Sans queue ni tête, cet amalgame entre les « terroristes » du 11 Septembre (saoudiens pour la plupart) et les sept pays précédemment mentionnés, est évidemment arbitraire, visant à justifier la « pensée stratégique » qui va inspirer Debeliou dans sa « guerre contre la terreur ». On peut toutefois se demander si, visant les « États préoccupants », il n’est pas en train de dénoncer ses propres impostures : « Nous ne sommes pas dupes de leur feinte piété (…). Ce sont les héritiers de toutes les idéologies sanglantes du XXe siècle. (…) Ils marchent dans la foulée du fascisme, du nazisme et du totalitarisme. Ils suivront ce chemin jusqu’à sa fin, dans la tombe anonyme des mensonges répudiés de l’Histoire ». Ne dirait-on pas une condamnation des menées néoconservatrices, dont la ceinture verte arabo-musulmane est le théâtre privilégié depuis un quart de siècle ? Signe des temps et du Ciel, des Israéliens se poseront la même question, comme Rishon Lezion dans le Yediot Aharonot du 26 juillet 2006 : Pourquoi nous haïssent-ils tant ?
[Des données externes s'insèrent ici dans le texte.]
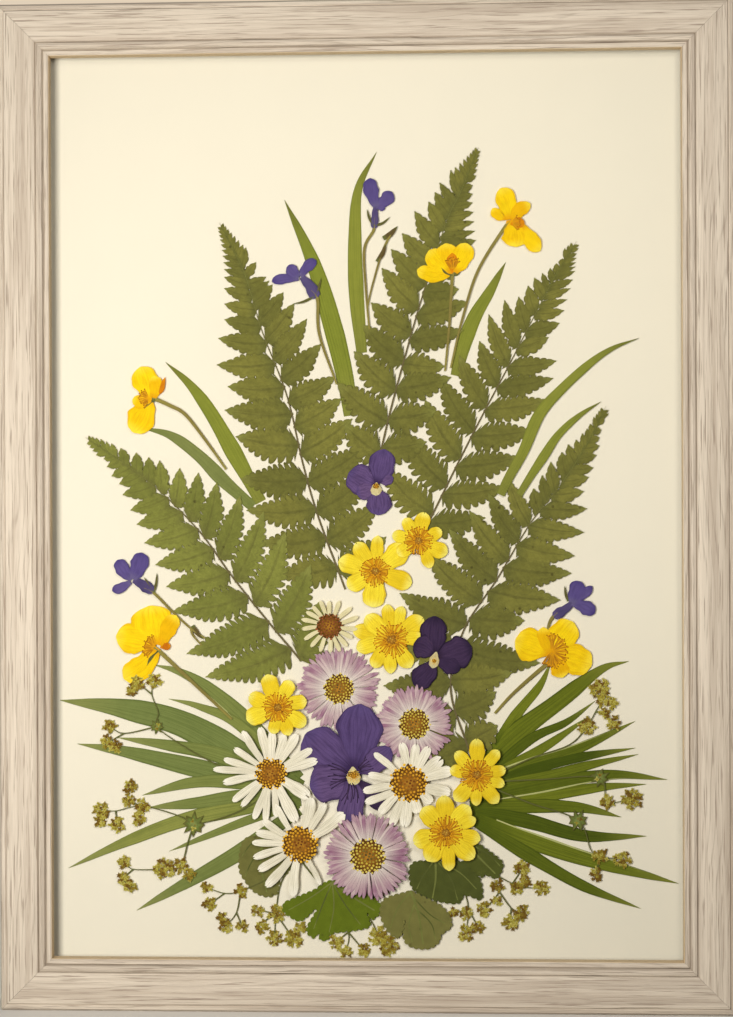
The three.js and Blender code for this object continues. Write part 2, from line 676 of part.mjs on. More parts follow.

On ne peut s’empêcher de rappeler l’anecdote rapportée en 2007 à la revue Democracy Now par le Général Wesley Clark, ex-commandant en chef des troupes de l’OTAN en 1999 en Yougoslavie, lors de la dislocation de celle-ci par les Occidentaux. Quelques jours après le 11 Septembre, ce haut responsable se rend au Pentagone, où sévissent alors Donald Rumsfeld et Paul Wolfowitz. Il rapporte un intéressant et surprenant dialogue :

– Nous avons décidé de partir en guerre contre l’Irak, lui dit-on.
– En guerre contre l’Irak, mais pourquoi ? demande W. Clark
– Je ne sais pas. Je pense qu’ils ne savent pas quoi faire d’autre.
– A-t-on trouvé un lien entre Saddam et al-Qaida ?
– Non…Rien de neuf…Ils ont juste pris la décision de faire la guerre contre l’Irak. Sans doute parce qu’on ne sait pas quoi faire des terroristes. Mais nous avons de bons militaires et nous pouvons renverser des gouvernements…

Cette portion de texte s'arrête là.